Are CFDs easier than futures for beginners?

CFDs are often easier to size and do not usually require expiry management. That does not make them safer. Leverage can turn a modest market move into a large loss relative to the cash deposited.


Why can futures be cheaper for active traders?

Major futures markets may combine tight spreads, centralised liquidity and transparent fees. Futures do not usually charge a separate overnight financing fee, although commissions, exchange fees, and rollover costs still apply.


Are options safer than CFDs?

Buying an option limits the loss to the premium paid. However, the option can lose its entire value. Selling options can involve much larger risks than buying them.

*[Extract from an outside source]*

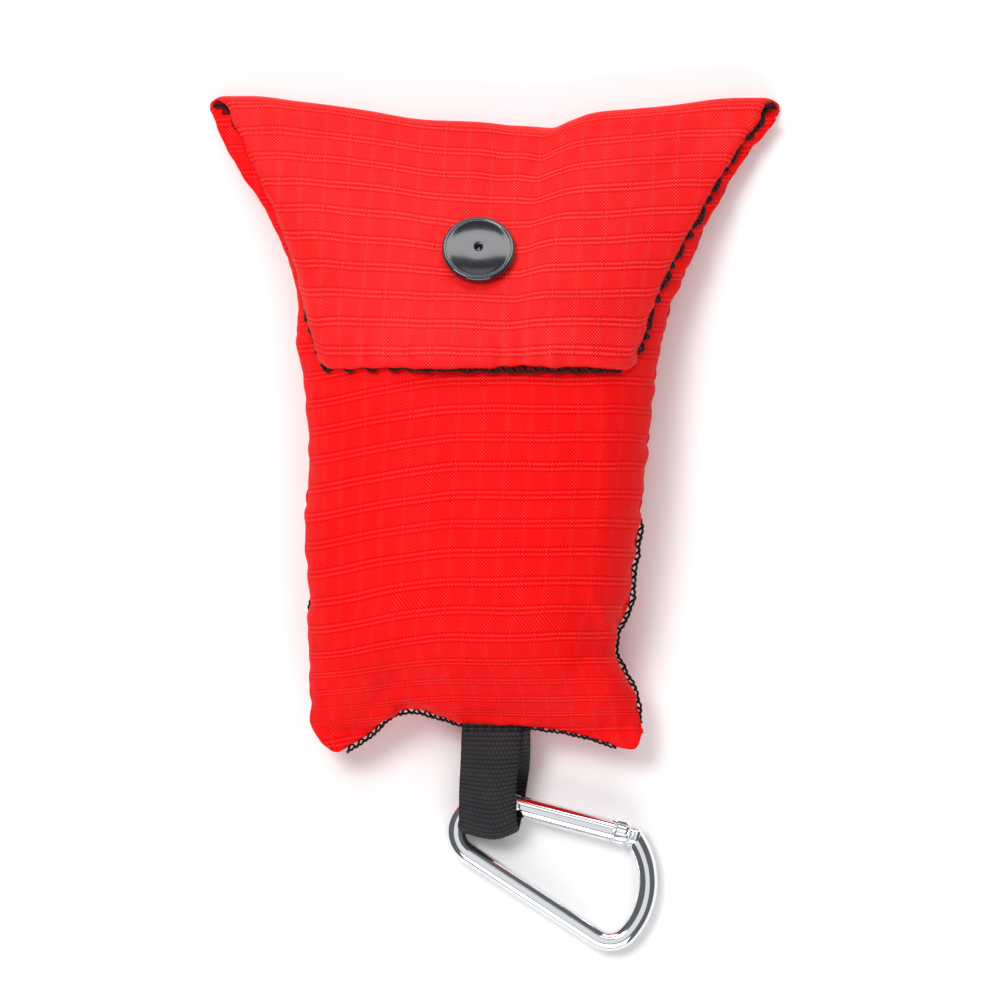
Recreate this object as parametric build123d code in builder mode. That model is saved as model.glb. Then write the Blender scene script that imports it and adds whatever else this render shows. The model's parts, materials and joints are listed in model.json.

Can CFDs be held long term?

They often can, but overnight financing may accumulate. The expected cost should be compared with the cost of buying the underlying shares, rolling futures, or purchasing a longer-dated option.


Conclusion

None of these instruments is objectively better than the others. Stocks favour ownership, CFDs favour flexible short-term trading, futures suit standardised leveraged exposure, and options offer strategies that cannot be replicated elsewhere. The right choice depends less on the market you expect and more on how you want to manage cost, leverage and risk.


Disclaimer: This material is for general information purposes only and is not intended as (and should not be considered to be) financial, investment or other advice on which reliance should be placed. No opinion given in the material constitutes a recommendation by EBC or the author that any particular investment, security, transaction or investment strategy is suitable for any specific person.